Problem to solve:
Pull each line holding the word "this" from the data.

Material provided:
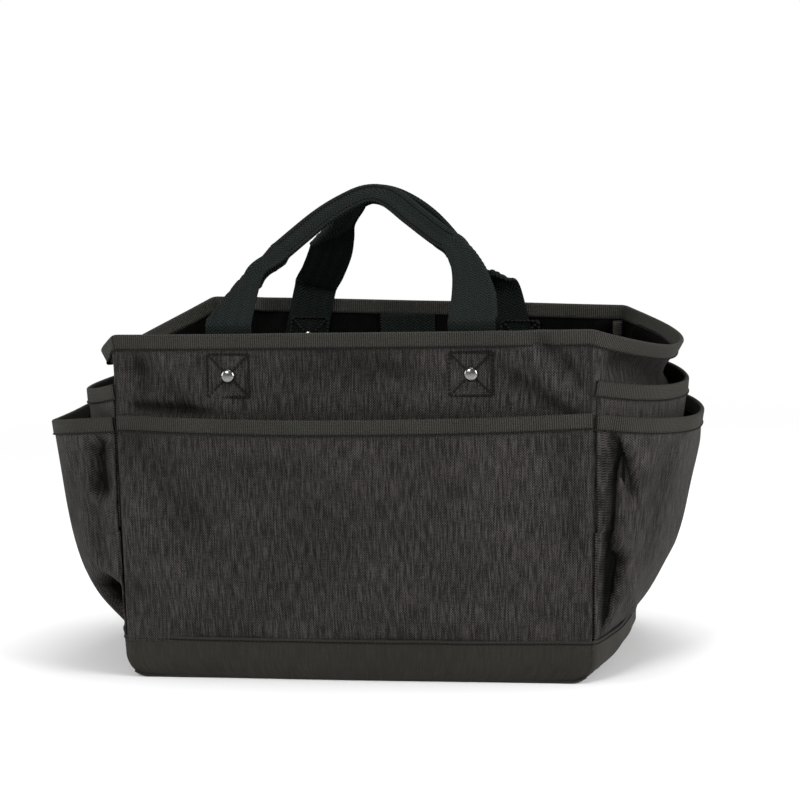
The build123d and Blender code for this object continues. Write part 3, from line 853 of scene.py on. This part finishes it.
HANDLE_TOP = HANDLE_HIGH[2] - 0.001
HANDLE_MEET = 0.006  # each grip stops this far from the middle plane
GRIP_WIDTH = 0.0205
FOLD_GAP = 0.0027  # between the strap's two layers, middle to middle
LEG_INSIDE = RIVET_X - WEBBING / 2
GRIP_ROW_INSET = 0.0035
GRIP_ROWS_FROM = 0.085  # the grip's stitches start at this length above the bend

# Each leg, left then right: its inner edge as (from the middle, up the handle), then the width that shows
# at four lengths above the bend at the rim.
HANDLE_LEGS = {
    "front": (
        (
            [(LEG_INSIDE, 0), (0.081, 0.030), (0.080, 0.050), (0.076, 0.060), (0.065, 0.071), (0.033, 0.113)],
            ([0.004, 0.052, 0.064, 0.085], [WEBBING, 0.0165, 0.0160, GRIP_WIDTH]),
        ),
        (
            [(LEG_INSIDE, 0), (0.081, 0.030), (0.078, 0.056), (0.070, 0.078), (0.056, 0.089), (0.031, 0.113)],
            ([0.004, 0.030, 0.078, 0.100], [WEBBING, 0.034, 0.0190, GRIP_WIDTH]),
        ),
    ),
    "rear": (
        (
            [(0.066, 0.0), (0.055, 0.022), (0.041, 0.055), (0.034, 0.080), (0.029, 0.102), (0.018, 0.122)],
            ([0.010, 0.070, 0.090, 0.110], [WEBBING, WEBBING, 0.030, GRIP_WIDTH]),
        ),
        (
            [(0.066, 0.0), (0.052, 0.020), (0.047, 0.040), (0.045, 0.060), (0.040, 0.082), (0.027, 0.113)],
            ([0.002, 0.025, 0.066, 0.090], [WEBBING, 0.034, 0.0205, GRIP_WIDTH]),
        ),
    ),
}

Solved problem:
The build123d and Blender code for this object continues. Write part 3, from line 853 of scene.py on. This part finishes it.
HANDLE_MEET = 0.006  # each grip stops this far from the middle plane
GRIP_ROWS_FROM = 0.085  # the grip's stitches start at this length above the bend